5. Nada que é realmente bom pode vir deste mundo. O Super-homem não é um homem nascido na Terra, que se tornou superior após ler “Assim falou Zaratustra”, ou algum texto evolucionista de Herbert Spencer. Ele veio de um mundo “muito, muito distante”. Portanto, em meu modo de interpretar o mito do Superman, penso que ele nos ensina que devemos ser humildes enquanto espécie, e portanto ele afasta aquele humanismo patético que consiste na crença muitas vezes difundida de que somos capazes de realizar toda e qualquer coisa com base em nossa – supostamente profética e onipotente – racionalidade. “Não há limites para o homem!”. Há, sim. E justamente porque somos homens.

6. Super-heróis possuem super-poderes. É absurdo pensar que com inteligência, engenho, capital e algo como um cinto de utilidades podemos ser super-heróis. O mito do Superman afasta essa fantasia humanista. Se ele não tivesse super-poderes, então provavelmente seria apenas um homem comum, com uma família, uma casa, e um emprego, porque é isso que homens comuns e mentalmente sadios fazem. Portanto, paradoxalmente, penso que os personagens mais irreais são justamente aqueles que seriam supostamente mais realistas, tais como o Batman, Rorschach ou o Homem-de-ferro, pois, apesar de serem simples homens, eles realizam aquilo que não está ao alcance de nenhum homem realizar. Mas então o mito do Superman nos convida à vida prosaica, à mediocridade? Claro que não. Ele nos convida à realização do bem, mas dentro de nossas possibilidades. O Superman é um super-herói, porque dentro de suas possibilidades ele pode lutar contra super-vilões. Mas apesar de não contarmos com incríveis poderes, no entanto ainda podemos seguir seu exemplo de moralidade. Podemos tentar ser boas pessoas. Não podemos enfrentar fisicamente assaltantes armados ou impedir terremotos, mas podemos ser bons cidadãos, bons amigos, bons filhos, bons pais, bons maridos, etc. Este é o melhor meio de incorporarmos, em nossa vida concreta, aquele que é para mim o melhor aspecto deste mito: sua bondade e moralidade tipicamente cristãs.

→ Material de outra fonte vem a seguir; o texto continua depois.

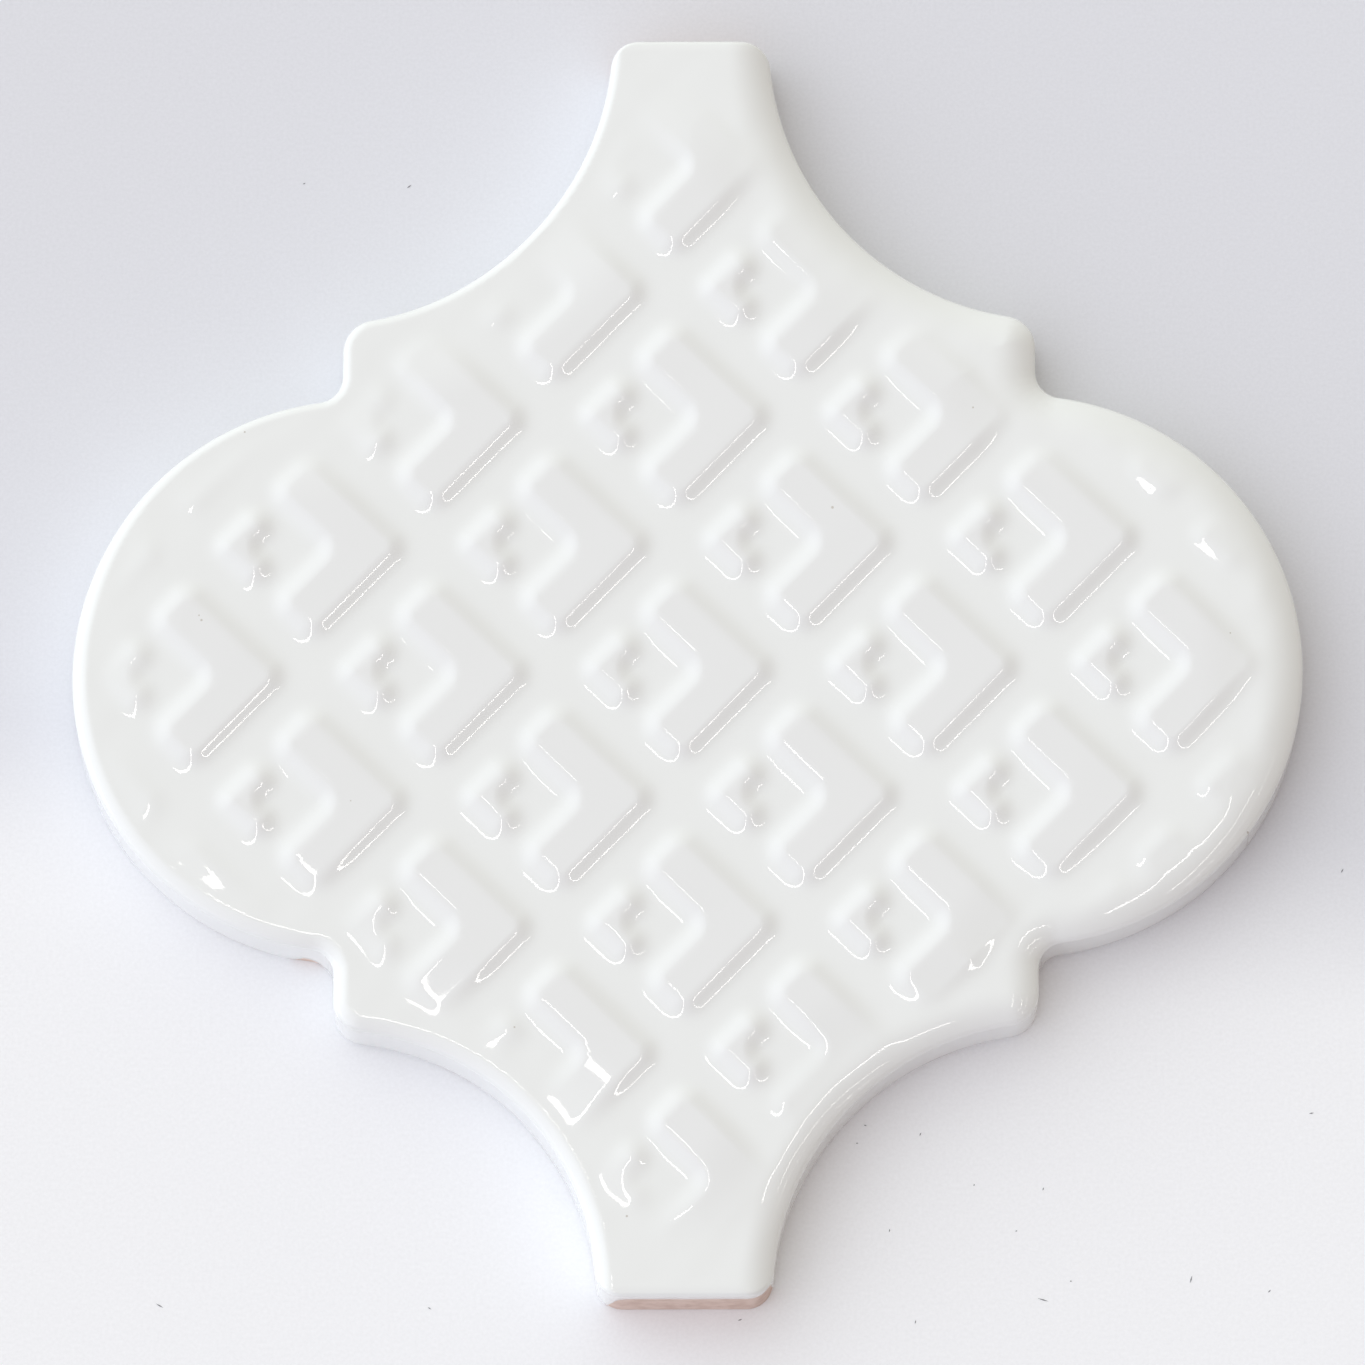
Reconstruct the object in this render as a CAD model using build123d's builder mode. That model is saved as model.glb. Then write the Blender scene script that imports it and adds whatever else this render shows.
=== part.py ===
import os
from math import atan, ceil, degrees

from build123d import *

# Arabesque wall tile, pressed and fired in one piece, face up.
# Millimetres. Origin in the middle of the back, +X to the right lobe, +Y to the far neck, +Z out of the face.

# Outline
tile_width = 150.0  # across the two round lobes
tile_length = 156.4  # between the straight neck ends
neck_width = 20.4  # straight end of each neck, before its corners are rounded
step_height = 9.6  # upright side between the neck arc and the lobe arc
step_outer_radius = 4.0  # where the neck arc meets the step
step_inner_radius = 3.2  # where the step meets the lobe arc
neck_corner_radius = 3.4

# Section
tile_thickness = 10.0  # back to the ground of the face
rim_radius = 2.2  # rounding where the face turns down into the side
foot_radius = 0.5  # soft arris round the back

# Relief on the face: squares standing on a corner, each one a wide chevron and a small one facing it
square_side = 16.2
wide_arm = 6.3
small_side = 6.3
small_arm = 2.8
relief_height = 0.8
flank_width = 1.2  # run of each sloping side, seen from above
pitch_x = 14.9  # half the distance between squares in a row
pitch_y = 15.8  # distance between rows
pattern_x = -0.9  # middle square from the tile's middle, as pressed
pattern_y = -0.4
pattern_turn = 0.7  # degrees that the rows rise to the right
relief_margin = 3.6  # plain band inside the outline

# Keyed back: shallow straight grooves that the adhesive grips
groove_width = 5.0
groove_depth = 0.8
groove_pitch = 12.0
back_border = 7.0  # plain band inside the outline

# Where the arcs of the outline end
neck_half = neck_width / 2
end_y = tile_length / 2
lobe_x = tile_width / 2
step_x = (neck_half + lobe_x) / 2  # midway, so that neighbouring tiles nest
step_low_y = (end_y - step_height) / 2
step_high_y = step_low_y + step_height


def chevron(corner, reach, arm):
    """Corners of an L whose outer corner is at (corner, corner), measured at half its height.

    The foot of its sloping sides stands half a flank outside that line. A negative reach turns it round.
    """
    side = 1 if reach > 0 else -1
    start = corner - side * flank_width / 2
    far = corner + reach + side * flank_width / 2
    inner = corner + side * (arm + flank_width / 2)
    return [(start, start), (far, start), (far, inner), (inner, inner), (inner, far), (start, far)]


# Centres of the squares: every other place on a grid, as far as the face reaches
columns = ceil(lobe_x / pitch_x)
rows = ceil(end_y / pitch_y)
square_centres = [
    (column * pitch_x, row * pitch_y)
    for row in range(-rows, rows + 1)
    for column in range(-columns, columns + 1)
    if (row + column) % 2 == 0
]

# Half a neck arc, the upright step and half a lobe arc, mirrored to all four quarters
with BuildSketch() as outline:
    with BuildLine():
        TangentArc((neck_half, end_y), (step_x, step_high_y), tangent=(0, -1))
        Line((step_x, step_high_y), (step_x, step_low_y))
        TangentArc((lobe_x, 0), (step_x, step_low_y), tangent=(0, 1))
        mirror(about=Plane.XZ)
        mirror(about=Plane.YZ)
        Line((-neck_half, end_y), (neck_half, end_y))
        Line((-neck_half, -end_y), (neck_half, -end_y))
    make_face()
    rows_of_corners = outline.vertices().group_by(Axis.Y)
    fillet(rows_of_corners[0] + rows_of_corners[-1], radius=neck_corner_radius)
    outer_corners = [v for v in outline.vertices() if abs(v.Y) > step_high_y - 0.01 and abs(v.X) > step_x - 0.01]
    fillet(outer_corners, radius=step_outer_radius)
    inner_corners = [v for v in outline.vertices() if abs(abs(v.Y) - step_low_y) < 0.01]
    fillet(inner_corners, radius=step_inner_radius)

# Plain bands: the relief and the grooves stop short of the outline
with BuildSketch(Plane.XY.offset(tile_thickness)) as relief_field:
    add(outline.sketch)
    offset(amount=-relief_margin)

with BuildSketch() as groove_field:
    add(outline.sketch)
    offset(amount=-back_border)

with BuildPart() as relief:
    with BuildSketch(Plane.XY.offset(tile_thickness)):
        with Locations(Location((pattern_x, pattern_y, 0), (0, 0, pattern_turn))):
            with Locations(*[Location((x, y, 0), (0, 0, -45)) for x, y in square_centres]):
                Polygon(*chevron(square_side / 2, -square_side, wide_arm), align=None)
                Polygon(*chevron(-square_side / 2, small_side, small_arm), align=None)
    extrude(amount=relief_height, taper=degrees(atan(flank_width / relief_height)))
    extrude(relief_field.sketch, amount=relief_height, mode=Mode.INTERSECT)

with BuildPart() as tile:
    extrude(outline.sketch, amount=tile_thickness)
    fillet(tile.faces().sort_by(Axis.Z)[-1].edges(), radius=rim_radius)
    fillet(tile.faces().sort_by(Axis.Z)[0].edges(), radius=foot_radius)
    add(relief.part)
    with BuildSketch():
        with GridLocations(groove_pitch, 0, 2 * ceil(lobe_x / groove_pitch), 1):
            Rectangle(groove_width, tile_length)
        add(groove_field.sketch, mode=Mode.INTERSECT)
    extrude(amount=groove_depth, mode=Mode.SUBTRACT)

os.makedirs("parts", exist_ok=True)
tile.part.label = "tile"
export_step(tile.part, "parts/tile.step")
print("tile volume, cubic centimetres:", round(tile.part.volume / 1000, 2))
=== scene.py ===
import math

import bpy
import numpy as np
from mathutils import Matrix, Vector, geometry


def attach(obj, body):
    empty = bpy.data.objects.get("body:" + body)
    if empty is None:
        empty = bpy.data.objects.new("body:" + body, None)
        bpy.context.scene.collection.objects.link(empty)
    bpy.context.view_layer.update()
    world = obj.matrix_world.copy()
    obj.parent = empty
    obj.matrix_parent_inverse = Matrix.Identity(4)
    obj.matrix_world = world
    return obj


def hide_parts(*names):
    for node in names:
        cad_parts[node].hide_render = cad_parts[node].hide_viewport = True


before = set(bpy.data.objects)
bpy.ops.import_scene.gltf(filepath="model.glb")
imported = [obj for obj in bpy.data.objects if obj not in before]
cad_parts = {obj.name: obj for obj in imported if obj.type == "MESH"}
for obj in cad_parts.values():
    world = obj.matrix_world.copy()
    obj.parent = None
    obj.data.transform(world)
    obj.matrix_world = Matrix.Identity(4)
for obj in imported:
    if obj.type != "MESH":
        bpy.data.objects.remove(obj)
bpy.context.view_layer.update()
print("frame loaded")

mm = 0.001
scene = bpy.context.scene


# "#rrggbb" as written on a colour picker, turned linear by the sRGB curve
def hexColour(code):
    srgb = np.array([int(code[i:i + 2], 16) / 255 for i in (1, 3, 5)])
    linear = np.where(srgb < 0.04045, srgb / 12.92, ((srgb + 0.055) / 1.055) ** 2.4)
    return (*linear, 1.0)


# adds a node, sets its properties, then joins or fills its inputs
def addNode(tree, kind, inputs={}, **settings):
    new = tree.nodes.new("ShaderNode" + kind)
    for name, value in settings.items():
        setattr(new, name, value)
    for name, value in inputs.items():
        if isinstance(value, bpy.types.NodeSocket):
            tree.links.new(value, new.inputs[name])
        else:
            new.inputs[name].default_value = value
    return new


# a material with an empty node tree
def newMaterial(name):
    material = bpy.data.materials.new(name)
    material.use_nodes = True
    tree = material.node_tree
    tree.nodes.clear()
    return material, tree


# 0 before start, 1 after end, half a cosine wave between
def ease(t, start, end):
    return 0.5 - 0.5 * np.cos(math.pi * np.clip((t - start) / (end - start), 0, 1))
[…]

Como o próprio Superman diz em uma velha história da Era de Prata: “sejam bons uns para os outros, e todo homem pode ser um super-homem”3.





1 Em minha opinião, o Übermensch de Nietzsche também era “humano, demasiado humano”. Nossas cadeias – e algumas de nossas universidades – estão repletas de “humanos, demasiado humanos” deste tipo, isto é, pessoas que veem as tradições morais da humanidade como meros limites ao seu arbítrio e que anseiam liberar seus mais insólitos apetites “dionisíacos”.
2 HENRIE, Mak. C. “Russell Kirk e o coração conservador”, 2013, p. 59.
3 A história em questão foi chamada no Brasil de “Os últimos dias do Superman”. Foi escrita por Edmund Hamilton e desenhada por Curt Swan, sendo publicada originalmente em Superman 156, de outubro de 1962. No Brasil, foi publicada pela Panini na coletânea “A maiores histórias do Superman”, em 2008.